The transformation of other traditional sectors will occur in part because large platforms and apps for consumers have already grabbed so much market share, and investors will see opportunity in new areas ripe for digital transformation. “On the consumer end of the super app, the stage is pretty much set. There are a few players you are aware of — you can count them on your fingers,” he said. “ It will be hard for new players to emerge. Anti-trust concerns globally will also likely pressure that group. “Around the world, we are in a new paradigm of anti-trust and monopoly,” he said. “You won’t be able to exclude one versus the other in your platform” just because they are also using a rival platform. In China, for instance, Alibaba this year was given an anti-monopoly fine of $2.8 billion.

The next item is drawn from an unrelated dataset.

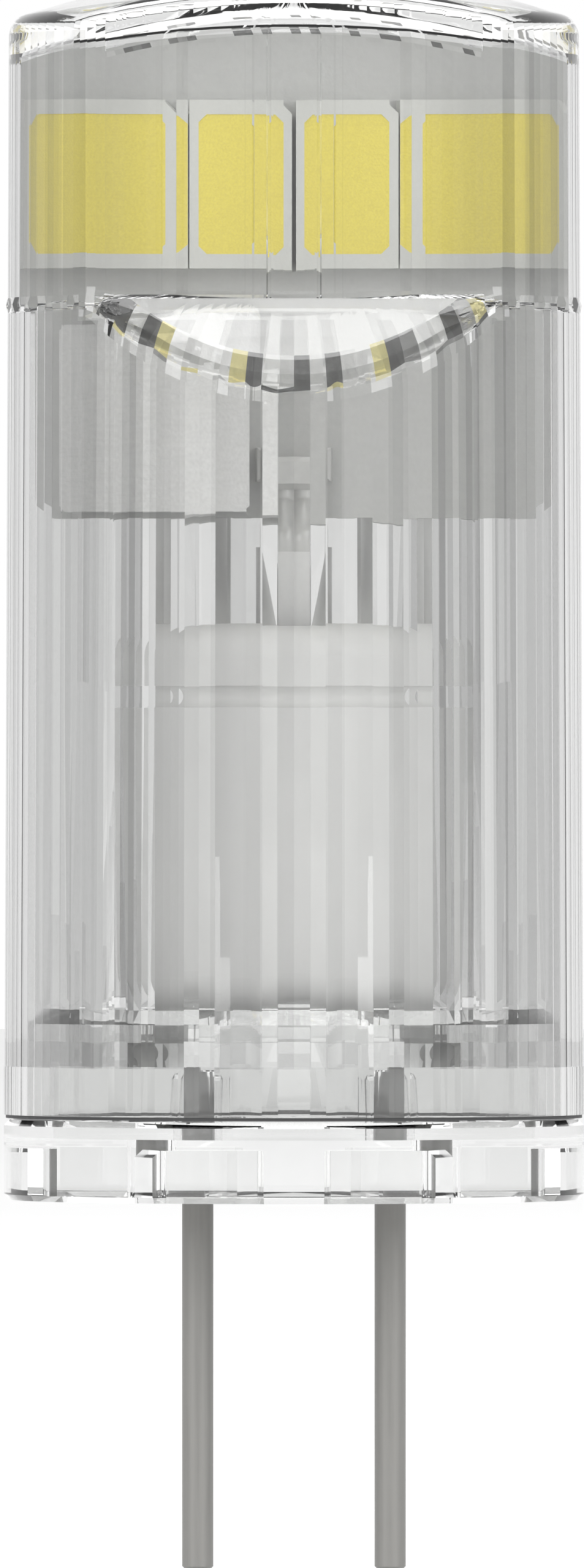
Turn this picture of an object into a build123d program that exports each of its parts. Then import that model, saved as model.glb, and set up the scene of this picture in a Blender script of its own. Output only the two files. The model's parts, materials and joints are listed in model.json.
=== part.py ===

“The past 20 years have been centered around the consumer,” Foo said. “The next 20 years will be more centered around the enterprise and cloud,” led by smaller business, he said. “They have to run digitally with data, with machines that are smarter and more efficient. So that’s the direction and where you see investors are putting their dollars at work”.

The Hong Kong Stock Exchange, already profiting from a wave of IPOs in recent years, entered a new era of change this year with the appointment of its first foreign CEO last month, long-time JP Morgan executive Nicolas Aguzin.

Foo sees more business headed his way. “Hong Kong has actually come a long way,” Foo said. “Ten years ago, we wouldn’t have thought of HK as a strong alternative” for tech listings to U.S. exchanges. “Today, I think HK has become a stronger alternative” in part on rule changes that make it more attractive to listees.

Though geopolitics may make U.S. listings riskier, fund managers will likely follow good Chinese companies to the exchange where they list. “They are looking for returns, and still have to find those returns for their stakeholders,” Foo said.